Nanoelectronics is an essential technology for down-scaling beyond the limit of silicon-based electronics. Single-Wall Carbon Nanotubes (SWNT) are semiconducting components that exhibit a large variety of properties that make them usable for sensing, telecommunication, or computational tasks. Due to their high surface to volume ratio, carbon nanotubes are strongly affected by molecular adsorptions, and almost all properties depend on surface adsorption.

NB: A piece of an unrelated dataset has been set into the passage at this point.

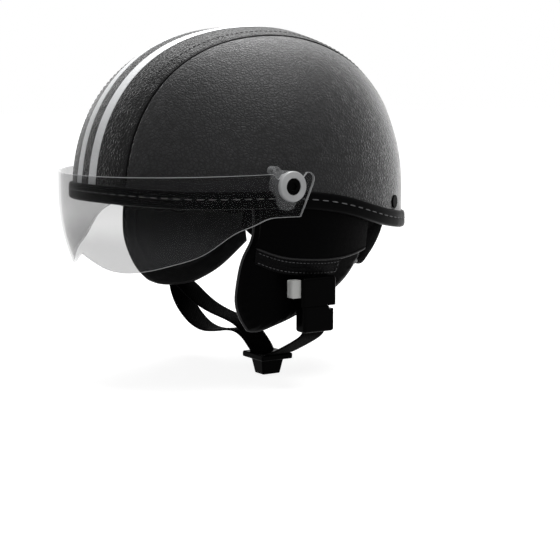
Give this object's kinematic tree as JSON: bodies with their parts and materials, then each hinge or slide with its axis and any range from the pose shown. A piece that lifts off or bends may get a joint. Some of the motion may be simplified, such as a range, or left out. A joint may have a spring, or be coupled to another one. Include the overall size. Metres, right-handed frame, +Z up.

SWNT with smaller diameters (0.7-0.9nm) show a stronger sensitivity to surface effects. An optimized synthesis route was developed to produce these nanotubes directly. They were produced with a clean surface, high quality, and large lengths of 2µm. The results complement previous studies on larger diameters (0.9-1.4nm). They allow performing statistically significant assumptions for a perfect nanotube, which is selected from a sub-set of nanotubes with good emission intensity, and high mechanical durability.

The adsorption of molecules on the surface of carbon nanotubes influences the motion and binding strength of charge-separated states in this system. To gain insight into the adsorption processes on the surface with a minimum of concurrent overlapping effects, a microscopic setup, and a measurement technique were developed. The system was estimated to exhibit excellent properties like long exciton diffusion lengths (>350nm), and big exciton sizes (8.5(5)nm), which was substantiated by a simulation.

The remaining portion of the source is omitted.